Thanks for your replies. I am going to try to answer all the questions.

 

I am attracted to someone else, but I never see this person and have no contact with him. None. I don't know if he even remembers me. It was a very brief meeting but I find myself thinking about him a lot. I know it's temporary and just a distraction. Thinking about him is an escape from the grief and the difficulties of marriage.

 

We are now and have been in marital counseling since the the more recent pregnancy loss. I've read lots of books on relationships, including Why Marriages Succeed or Fail, Getting the Love You Want, among others. I am clinically depressed and am currently taking Prozac, with my dosage recently increased by my psychiatrist.

 

The fundamentals ways in which we are incompatible are sex and physical intimacy.

 

I don't want to be divorced because it sounds painful and torturous and I'd rather my daughter grow up with both parents married to each other, if at all possible.

 

We've been together for 10 years, living together for 7 of those years and married for 4 of them.

 

I don't know if we can get back to the "good place" we were in before because I was lying to myself about how I felt about him. I didn't know I was lying to myself; I never let myself think about my lack of attraction to him. I have to admit that lying to myself was much easier than what we are going through now.

 

Both pregnancy losses were this year. The more recent one was in July.

 

Right now, the only reasons I'm staying are for my daughter and to avoid hurting my husband, so I certainly realize the importance of making it work if at all possible. It's not like I'm casually tossing aside my marriage at the first sign of trouble.

 

As to whether or not I resent my husband for the pregnancy losses, it's possible, but it's not the foremost problem. My lack of attraction to him predates the pregnancy loss. I don't know for sure when the lack of attraction started.

 

I hope I covered all the questions.
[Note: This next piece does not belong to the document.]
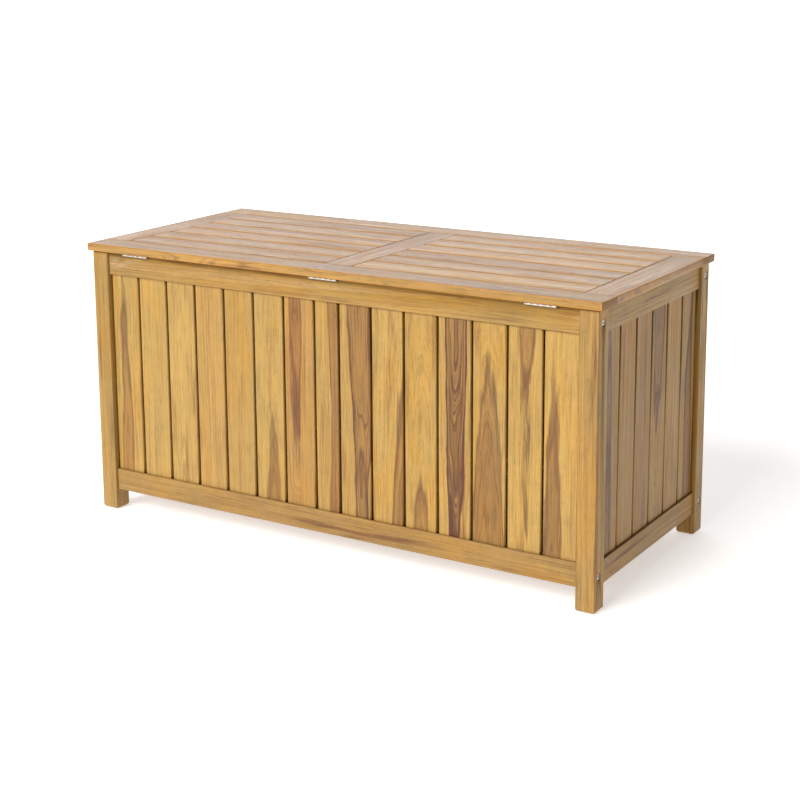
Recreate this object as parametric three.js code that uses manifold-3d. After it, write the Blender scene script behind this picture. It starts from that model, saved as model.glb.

Thanks again for reading and for your responses.

Posted

Sounds to me like you have tried everything....also sounds to me like you know what is best. divorce is never easy and you will affect your daughters life, but your husband sounds like a good man and a good father, so your daughter will not lose him totally.

 

If you are not happy then there is no way to make others happy, If you can't be happy in this marriage, then change......what does MC say about your two?